# Records with modeling code:

%%

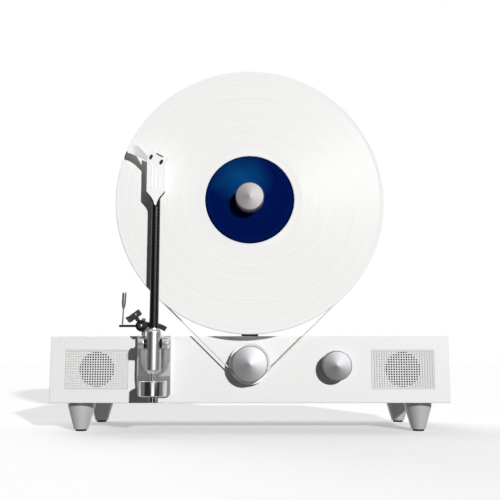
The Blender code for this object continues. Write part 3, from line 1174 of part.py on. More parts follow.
def make_arm_lift():
    """The cueing lift: post, body, curved bar with its pin, and the lever on its shaft."""
    x = ARM_X + LIFT_X
    height = ARM_HEIGHT + LIFT_HEIGHT
    body_back = LIFT_REACH - LIFT_LENGTH
    body = turned("lift_body",
                  [(0, LIFT_REACH), (LIFT_RADIUS, LIFT_REACH), (LIFT_RADIUS, body_back),
                   (0, body_back)],
                  BLACK_METAL, front_point(x, height), FRONT, ROUND_MEDIUM)
    post_hole = POST_RADIUS + SEAT
    top = height + LIFT_RADIUS + POST_PROUD
    cut(body, turned("post_hole_cutter",
                     [(0, LIFT_RADIUS + OVERRUN), (post_hole, LIFT_RADIUS + OVERRUN),
                      (post_hole, -LIFT_RADIUS - OVERRUN), (0, -LIFT_RADIUS - OVERRUN)],
                     BLACK_METAL, front_point(x, height, POST_REACH), UP, ROUND_SMALL))
    turned("lift_post",
           [(0, top), (POST_RADIUS, top), (POST_RADIUS, BASE_TOP + SEAT), (0, BASE_TOP + SEAT)],
           POLISHED_STEEL, front_point(x, 0, POST_REACH), UP, ROUND_SMALL)
    pin_front = LIFT_REACH + BAR_GAP
    pin_end = pin_front - BAR_PIN_LENGTH
    pin_hole = BAR_PIN_RADIUS + RUN
    shaft_reach = pin_end - SEAT - LEVER_SHAFT_RADIUS
    shaft_hole = LEVER_SHAFT_RADIUS + RUN
    cam_space = shaft_reach - shaft_hole / 2
    lever_end = LEVER_SHAFT_INNER - LIFT_X + RUN
    cavity = turned("bar_pin_hole_cutter",
                    [(0, LIFT_REACH + OVERRUN), (pin_hole, LIFT_REACH + OVERRUN),
                     (pin_hole, cam_space), (0, cam_space)],
                    BLACK_METAL, front_point(x, height), FRONT, ROUND_SMALL)
    join(cavity, turned("lever_hole_cutter",
                        [(0, lever_end), (shaft_hole, lever_end),
                         (shaft_hole, -LIFT_RADIUS - OVERRUN), (0, -LIFT_RADIUS - OVERRUN)],
                        BLACK_METAL, front_point(x, height, shaft_reach), RIGHT, ROUND_TINY))
    cut(body, cavity)
    shaft_x = ARM_X - LEVER_SHAFT_END
    shaft_length = LEVER_SHAFT_INNER + LEVER_SHAFT_END
    shaft = turned("lever_shaft",
                   [(0, shaft_length), (LEVER_SHAFT_RADIUS, shaft_length),
                    (LEVER_SHAFT_RADIUS, 0), (0, 0)],
                   BLACK_METAL, front_point(shaft_x, height, shaft_reach), RIGHT, ROUND_TINY)
    base = LEVER_SHAFT_RADIUS + SEAT
    grip = base + LEVER_ROD_LENGTH
    handle = turned("lever_handle",
                    [(0, grip + LEVER_GRIP_LENGTH),
                     (LEVER_GRIP_RADIUS, grip + LEVER_GRIP_LENGTH),
                     (LEVER_GRIP_RADIUS, grip + LEVER_GRIP_TAPER),
                     (LEVER_ROD_RADIUS, grip), (LEVER_ROD_RADIUS, base), (0, base)],
                    POLISHED_STEEL, front_point(ARM_X - LEVER_X, height, shaft_reach),
                    (0, LEVER_LEAN, 0), ROUND_SMALL)
    axis_empty("lever_axis", front_point(shaft_x, height, shaft_reach), (shaft, handle))
    outer = BAR_RADIUS + BAR_WIDTH / 2
    inner = BAR_RADIUS - BAR_WIDTH / 2
    centre = (BAR_CENTRE_X, -BAR_CENTRE_DROP)
    outline = arc(centre, outer, pi / 2 + BAR_LEFT, pi / 2 - BAR_RIGHT, BAR_STEPS)
    outline += arc(centre, inner, pi / 2 - BAR_RIGHT, pi / 2 + BAR_LEFT, BAR_STEPS)
    bar = slab("lift_bar", outline, BAR_THICKNESS, BLACK_METAL,
               front_point(ARM_X, ARM_HEIGHT, pin_front))
    join(bar, turned("lift_pin_guide",
                     [(0, pin_front + BAR_THICKNESS / 2),
                      (BAR_PIN_RADIUS, pin_front + BAR_THICKNESS / 2),
                      (BAR_PIN_RADIUS, pin_end), (0, pin_end)],
                     BLACK_METAL, front_point(x, height), FRONT, ROUND_SMALL))
    make_rest_clip(x, height)


def make_rest_clip(lift_x, lift_height):
    """The parking clip for the arm, on a short stalk from the lift's body."""
    across = (cos(CLIP_ANGLE), sin(CLIP_ANGLE))
    away = (-sin(CLIP_ANGLE), cos(CLIP_ANGLE))
    centre = (ARM_X + CLIP_RADIUS * away[0], ARM_HEIGHT + CLIP_RADIUS * away[1])
    turn = (0, -CLIP_ANGLE, 0)
    saddle = ARM_REACH - TUBE_RADIUS - CLIP_SADDLE_GAP
    clip = box("arm_rest_clip", (CLIP_LENGTH, CLIP_DEPTH, CLIP_WIDTH), BLACK_PLASTIC,
               front_point(*centre, saddle - CLIP_DEPTH / 2), turn)
    hook = CLIP_LENGTH / 2 - CLIP_HOOK_WIDTH / 2
    hook_length = CLIP_HOOK_REACH + CLIP_DEPTH
    join(clip, box("clip_hook_guide", (CLIP_HOOK_WIDTH, hook_length, CLIP_WIDTH), BLACK_PLASTIC,
                   front_point(centre[0] - across[0] * hook, centre[1] - across[1] * hook,
                               saddle + CLIP_HOOK_REACH - hook_length / 2), turn))
    to_lift = (lift_x - centre[0], lift_height - centre[1])
    span = hypot(*to_lift)
    stalk = span - LIFT_RADIUS - SEAT
    lean = atan2(to_lift[0], to_lift[1])
    middle = (centre[0] + to_lift[0] * stalk / span / 2,
              centre[1] + to_lift[1] * stalk / span / 2)
    join(clip, box("clip_stalk_guide", (CLIP_STALK_WIDTH, CLIP_STALK_DEPTH, stalk),
                   BLACK_PLASTIC,
                   front_point(*middle, saddle - CLIP_DEPTH - CLIP_STALK_DEPTH / 2 + OVERRUN),
                   (0, lean, 0)))


def build():
    make_cabinet()
    make_back_panel()
    make_feet()
    for hand, side in HANDS:
        make_speaker(hand, side)
    make_column()
    make_bearing()
    make_platter_group()
    make_drive()
    make_volume_control()
    make_electronics()
    make_armboard()
    make_yoke()
    make_arm_lift()


build()
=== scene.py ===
"""Vertical record player, dressed for its pictures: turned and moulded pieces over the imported
frame, with lacquer, vinyl, spun metal, carbon fibre and black fittings, on a pale floor.

Lengths are metres. Reach is the distance in front of the cabinet's face, along -Y. A profile
lists (radius, height) along a turned piece's own axis.
"""
import bpy
import bmesh
from math import asin, atan2, cos, hypot, pi, radians, sin
from mathutils import Matrix, Vector


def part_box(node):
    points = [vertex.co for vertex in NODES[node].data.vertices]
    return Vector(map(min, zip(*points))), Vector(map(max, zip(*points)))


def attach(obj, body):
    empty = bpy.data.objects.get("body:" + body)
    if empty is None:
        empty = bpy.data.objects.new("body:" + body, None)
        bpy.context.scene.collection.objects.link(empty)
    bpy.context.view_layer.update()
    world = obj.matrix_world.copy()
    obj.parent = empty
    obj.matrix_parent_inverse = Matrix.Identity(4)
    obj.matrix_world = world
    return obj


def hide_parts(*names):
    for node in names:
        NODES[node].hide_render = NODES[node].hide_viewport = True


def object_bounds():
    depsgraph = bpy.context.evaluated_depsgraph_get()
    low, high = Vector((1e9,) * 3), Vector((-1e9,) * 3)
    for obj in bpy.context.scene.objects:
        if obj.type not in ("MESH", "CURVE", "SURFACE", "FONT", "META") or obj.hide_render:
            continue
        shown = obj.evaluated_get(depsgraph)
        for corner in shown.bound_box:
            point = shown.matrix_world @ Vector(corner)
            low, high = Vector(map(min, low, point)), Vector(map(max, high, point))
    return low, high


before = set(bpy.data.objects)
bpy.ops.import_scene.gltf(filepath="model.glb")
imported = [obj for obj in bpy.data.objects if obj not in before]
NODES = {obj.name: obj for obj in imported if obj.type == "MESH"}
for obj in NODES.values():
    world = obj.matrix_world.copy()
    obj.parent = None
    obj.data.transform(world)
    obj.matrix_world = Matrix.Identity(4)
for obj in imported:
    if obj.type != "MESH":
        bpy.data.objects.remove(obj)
cad_low, cad_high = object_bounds()

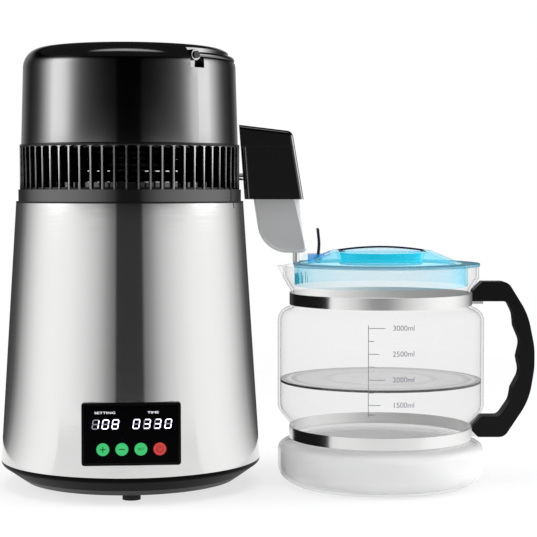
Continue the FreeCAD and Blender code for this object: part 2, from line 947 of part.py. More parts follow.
# ---- Condenser head ----

SPOUT_ROOT_X = cover_radius_at(SPOUT_TOP_Z) + S.spout_gap
SPOUT_TOE_X = SPOUT_ROOT_X + S.spout_root_shift + S.spout_bottom_length
SPOUT_BROW_X = SPOUT_ROOT_X + S.spout_top_length
SPOUT_BROW_Z = SPOUT_TOP_Z - S.spout_fall
NOZZLE_TOP_Z = SPOUT_Z + S.spout_wall


def spout_left_at(z):
    return SPOUT_ROOT_X + (SPOUT_TOP_Z - z) * (S.spout_root_shift / S.spout_height)


def spout_right_at(z):
    lean = (SPOUT_TOE_X - SPOUT_BROW_X) / (SPOUT_BROW_Z - SPOUT_Z)
    return SPOUT_TOE_X - (z - SPOUT_Z) * lean


def nozzle_left_at(z):
    return S.nozzle_left + (SPOUT_Z - z) * S.nozzle_left_lean


def nozzle_right_at(z):
    return S.nozzle_right + (SPOUT_Z - z) * S.nozzle_right_lean


FILTER_X = (nozzle_left_at(FILTER_Z) + nozzle_right_at(FILTER_Z)) / 2 + S.filter_shift
DRIP_X = FILTER_X + S.drip_shift


def make_head_pan():
    body = new_body("head_pan", head_placement)
    step = S.pan_step_radius
    step_z = PAN_Z + S.pan_step_height
    wall = S.pan_wall
    turn(
        body,
        [
            (S.pan_radius, HEAD_Z),
            (S.pan_radius, PAN_Z),
            (step, PAN_Z),
            (step, step_z),
            (step - wall, step_z),
            (step - wall, PAN_Z - wall),
            (S.riser_radius, PAN_Z - wall),
            (S.riser_radius, PAN_Z - 2 * wall),
            (S.pan_radius - wall, PAN_Z - 2 * wall),
            (S.pan_radius - wall, HEAD_Z),
        ],
    )


def make_gasket():
    body = new_body("gasket", head_placement)
    outer = S.pot_radius - S.pot_wall - S.gasket_clearance
    top = PAN_Z - 2 * S.pan_wall
    turn(body, block(outer - S.gasket_width, outer, top - S.gasket_height, top))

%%

Extract and output the part that opens with the line containing "make_platter_group()" and closes with the line containing "in imported if", unchanged, ends included.

# Full response:
    make_platter_group()
    make_drive()
    make_volume_control()
    make_electronics()
    make_armboard()
    make_yoke()
    make_arm_lift()


build()
=== scene.py ===
"""Vertical record player, dressed for its pictures: turned and moulded pieces over the imported
frame, with lacquer, vinyl, spun metal, carbon fibre and black fittings, on a pale floor.

Lengths are metres. Reach is the distance in front of the cabinet's face, along -Y. A profile
lists (radius, height) along a turned piece's own axis.
"""
import bpy
import bmesh
from math import asin, atan2, cos, hypot, pi, radians, sin
from mathutils import Matrix, Vector


def part_box(node):
    points = [vertex.co for vertex in NODES[node].data.vertices]
    return Vector(map(min, zip(*points))), Vector(map(max, zip(*points)))


def attach(obj, body):
    empty = bpy.data.objects.get("body:" + body)
    if empty is None:
        empty = bpy.data.objects.new("body:" + body, None)
        bpy.context.scene.collection.objects.link(empty)
    bpy.context.view_layer.update()
    world = obj.matrix_world.copy()
    obj.parent = empty
    obj.matrix_parent_inverse = Matrix.Identity(4)
    obj.matrix_world = world
    return obj


def hide_parts(*names):
    for node in names:
        NODES[node].hide_render = NODES[node].hide_viewport = True


def object_bounds():
    depsgraph = bpy.context.evaluated_depsgraph_get()
    low, high = Vector((1e9,) * 3), Vector((-1e9,) * 3)
    for obj in bpy.context.scene.objects:
        if obj.type not in ("MESH", "CURVE", "SURFACE", "FONT", "META") or obj.hide_render:
            continue
        shown = obj.evaluated_get(depsgraph)
        for corner in shown.bound_box:
            point = shown.matrix_world @ Vector(corner)
            low, high = Vector(map(min, low, point)), Vector(map(max, high, point))
    return low, high


before = set(bpy.data.objects)
bpy.ops.import_scene.gltf(filepath="model.glb")
imported = [obj for obj in bpy.data.objects if obj not in before]
NODES = {obj.name: obj for obj in imported if obj.type == "MESH"}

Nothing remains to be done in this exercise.